Welcome to the forum. Looking forward to your future posts!


----------



## bd79cc (Dec 20, 2006)

I recall that Forum member familyman did this with a Chore Coat from Pointer Jeans:

https://askandyaboutclothes.com/community/showthread.php?90964-Pointer-Brand


----------



## Charles Saturn (May 27, 2010)

If its the expense of a Barbour that is putting you off, don't forget there a tons of them on ebay. You could try before you buy.

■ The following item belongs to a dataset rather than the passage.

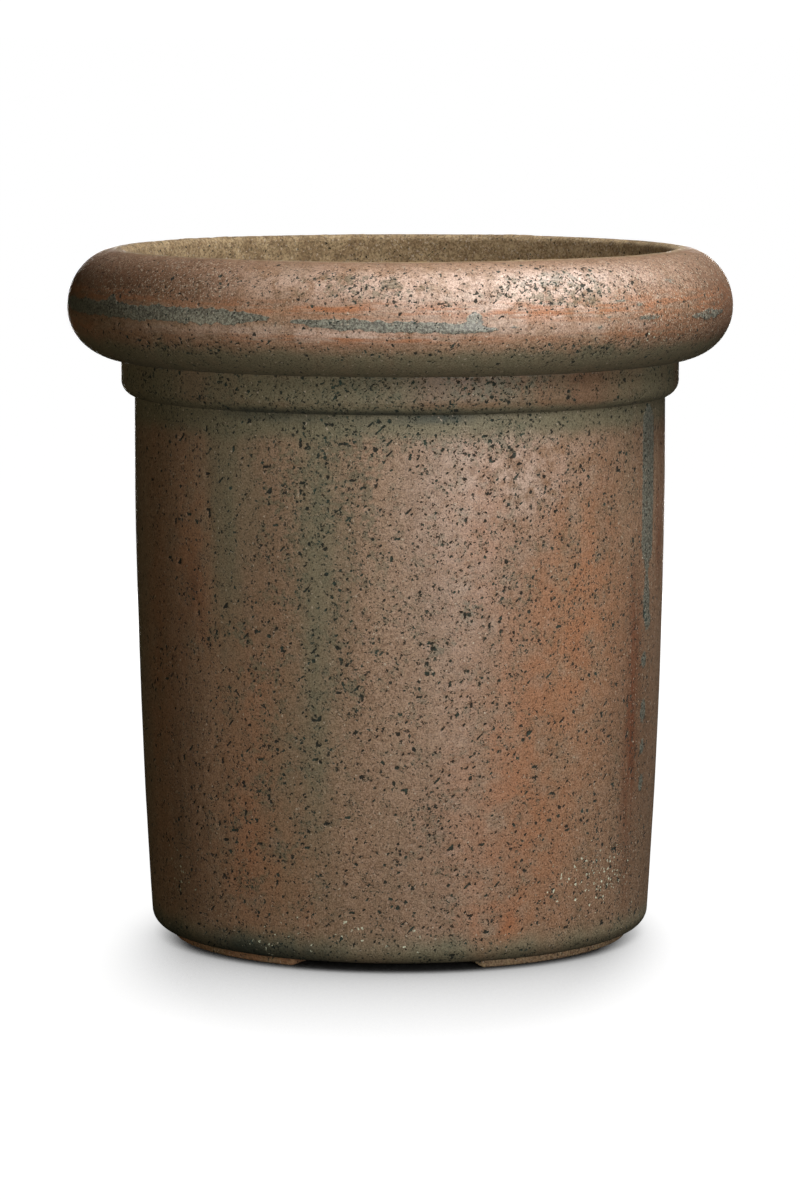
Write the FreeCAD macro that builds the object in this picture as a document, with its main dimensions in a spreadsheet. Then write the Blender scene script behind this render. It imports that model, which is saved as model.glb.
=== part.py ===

Also, if you do try it, a hand held hair dryer is the tool of choice.


----------



## Tomcrac (Nov 10, 2010)

Thank you all for the replies. It's not so much the expense of the Barbour, I do search ebay as well as craigslist regularly, I don't mind spending a little extra for high quality. I have been looking for a good quality field type jacket and the usual suspects that I like are the Orvis dry waxed field Coat, the Barbour Bedale and Beaufort, & Filson's Cover Cloth Weekender coat and their Foul Weather coat (which I think they missed the opportunity to name the Fowl weather coat....but hey....that's just me). I am not looking to do the waxing myself. I thought if I had it professionally done that I would get myself the best result. I don't know how cotton twill accepts wax or if it is not recommended to do so or how it effects the color. Thanks for the link....funny because the jacket I am considering is blue. I like field jacket/coats but wanted something a little different. I also like the look and benefits of a waxed jacket, this would also set me just a bit further apart from anyone that I might run in to with the same jacket. I hope you guys out there had an opportunity to get out there today...We are having some great hiking weather here in New York.


----------



## DukeGrad (Dec 28, 2003)

Waxing

My friend there will be no problems if you want to do this. I have a very old coat been doing for about 3035 years now. Have just bout one that is not wax cotton. Which impresses me. Got this through John Norris.
Anyway, what I do to my waxed coats is plan to do in summer.
Many approaches to this.
One that works, sit out on your deck. Let the sun moisten and make runny the wax.
Another way is in your cellar. Using a hair dyyer you can do this as well.
There is no rocket science to this. Some think a pain.
I think it works for me, my coats are all fine.
Check out Barboars nylon coats as well. With the pound about 50 cents better for a buck, you can get a nice coat for around 300 and under.
Nice day


----------